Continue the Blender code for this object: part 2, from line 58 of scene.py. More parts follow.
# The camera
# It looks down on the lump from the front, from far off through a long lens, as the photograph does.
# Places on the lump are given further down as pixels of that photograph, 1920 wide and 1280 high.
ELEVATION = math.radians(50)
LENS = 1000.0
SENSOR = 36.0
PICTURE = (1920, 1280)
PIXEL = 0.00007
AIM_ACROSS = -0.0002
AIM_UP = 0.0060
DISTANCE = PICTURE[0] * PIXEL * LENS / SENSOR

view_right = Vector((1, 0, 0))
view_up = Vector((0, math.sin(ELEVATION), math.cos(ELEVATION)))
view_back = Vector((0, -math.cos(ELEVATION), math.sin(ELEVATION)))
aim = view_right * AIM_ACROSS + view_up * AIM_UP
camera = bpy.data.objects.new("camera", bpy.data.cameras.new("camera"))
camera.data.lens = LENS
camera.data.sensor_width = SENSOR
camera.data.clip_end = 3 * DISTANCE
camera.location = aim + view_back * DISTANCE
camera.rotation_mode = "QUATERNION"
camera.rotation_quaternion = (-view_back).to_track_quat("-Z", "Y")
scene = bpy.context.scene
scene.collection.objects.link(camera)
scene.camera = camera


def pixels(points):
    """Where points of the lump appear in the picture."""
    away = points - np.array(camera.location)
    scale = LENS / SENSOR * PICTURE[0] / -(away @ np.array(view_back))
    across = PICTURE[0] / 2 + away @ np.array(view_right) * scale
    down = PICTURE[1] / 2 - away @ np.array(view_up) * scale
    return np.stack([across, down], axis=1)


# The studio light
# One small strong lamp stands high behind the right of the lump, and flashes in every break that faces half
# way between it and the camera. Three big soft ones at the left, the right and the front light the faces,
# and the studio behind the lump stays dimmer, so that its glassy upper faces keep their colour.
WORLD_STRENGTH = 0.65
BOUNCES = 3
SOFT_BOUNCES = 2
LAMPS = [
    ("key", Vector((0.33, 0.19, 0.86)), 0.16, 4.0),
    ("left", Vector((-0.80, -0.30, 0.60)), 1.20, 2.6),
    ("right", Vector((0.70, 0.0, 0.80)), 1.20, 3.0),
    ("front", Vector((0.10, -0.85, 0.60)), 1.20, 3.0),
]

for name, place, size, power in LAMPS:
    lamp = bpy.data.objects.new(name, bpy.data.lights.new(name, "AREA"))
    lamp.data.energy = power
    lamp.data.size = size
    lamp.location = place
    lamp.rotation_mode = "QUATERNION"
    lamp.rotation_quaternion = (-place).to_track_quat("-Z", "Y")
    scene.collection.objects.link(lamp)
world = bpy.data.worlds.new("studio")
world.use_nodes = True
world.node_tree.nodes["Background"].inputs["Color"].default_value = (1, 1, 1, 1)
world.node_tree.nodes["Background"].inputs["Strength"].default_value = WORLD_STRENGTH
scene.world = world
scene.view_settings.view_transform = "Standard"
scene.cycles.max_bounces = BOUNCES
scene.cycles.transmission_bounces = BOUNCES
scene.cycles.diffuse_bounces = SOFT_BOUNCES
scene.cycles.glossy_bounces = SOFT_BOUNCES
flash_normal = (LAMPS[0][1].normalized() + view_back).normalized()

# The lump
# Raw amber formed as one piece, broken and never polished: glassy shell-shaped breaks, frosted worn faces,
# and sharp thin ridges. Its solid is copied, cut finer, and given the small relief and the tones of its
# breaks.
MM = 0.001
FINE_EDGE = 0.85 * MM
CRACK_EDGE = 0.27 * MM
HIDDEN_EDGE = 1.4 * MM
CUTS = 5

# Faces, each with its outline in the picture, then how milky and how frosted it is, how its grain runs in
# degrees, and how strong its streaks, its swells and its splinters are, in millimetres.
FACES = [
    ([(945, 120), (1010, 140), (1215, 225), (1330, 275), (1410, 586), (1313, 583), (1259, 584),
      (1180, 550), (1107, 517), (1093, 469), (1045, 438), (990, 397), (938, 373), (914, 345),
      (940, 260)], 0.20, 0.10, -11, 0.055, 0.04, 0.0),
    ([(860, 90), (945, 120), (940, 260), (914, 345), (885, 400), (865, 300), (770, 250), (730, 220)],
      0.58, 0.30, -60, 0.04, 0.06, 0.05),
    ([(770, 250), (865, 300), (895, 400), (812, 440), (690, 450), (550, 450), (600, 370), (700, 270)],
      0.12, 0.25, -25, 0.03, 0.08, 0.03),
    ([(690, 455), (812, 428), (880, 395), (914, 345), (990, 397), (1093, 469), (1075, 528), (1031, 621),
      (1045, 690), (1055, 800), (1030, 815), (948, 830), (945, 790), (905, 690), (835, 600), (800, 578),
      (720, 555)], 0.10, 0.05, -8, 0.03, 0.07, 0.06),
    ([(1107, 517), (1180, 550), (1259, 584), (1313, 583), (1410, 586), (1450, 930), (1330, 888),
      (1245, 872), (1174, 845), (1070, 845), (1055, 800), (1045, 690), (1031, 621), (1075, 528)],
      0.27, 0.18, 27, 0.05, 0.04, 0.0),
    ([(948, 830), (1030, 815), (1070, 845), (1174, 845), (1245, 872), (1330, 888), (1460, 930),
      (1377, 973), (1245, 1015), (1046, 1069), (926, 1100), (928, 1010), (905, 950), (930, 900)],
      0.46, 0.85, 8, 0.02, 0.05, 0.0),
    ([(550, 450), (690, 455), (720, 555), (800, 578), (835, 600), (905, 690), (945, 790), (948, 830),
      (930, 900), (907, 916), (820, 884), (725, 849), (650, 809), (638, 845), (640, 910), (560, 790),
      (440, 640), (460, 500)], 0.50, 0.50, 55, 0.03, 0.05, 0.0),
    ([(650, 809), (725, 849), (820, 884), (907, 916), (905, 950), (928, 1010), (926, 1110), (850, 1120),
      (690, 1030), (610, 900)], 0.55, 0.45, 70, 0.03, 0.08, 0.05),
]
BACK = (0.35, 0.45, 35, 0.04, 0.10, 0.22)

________

## Aim of the exercise
Go through the listing above and list every line that has the word "scene".

## Exercise answer
Continue the Blender code for this object: part 2, from line 58 of scene.py. More parts follow.
scene = bpy.context.scene
scene.collection.objects.link(camera)
scene.camera = camera
    scene.collection.objects.link(lamp)
scene.world = world
scene.view_settings.view_transform = "Standard"
scene.cycles.max_bounces = BOUNCES
scene.cycles.transmission_bounces = BOUNCES
scene.cycles.diffuse_bounces = SOFT_BOUNCES
scene.cycles.glossy_bounces = SOFT_BOUNCES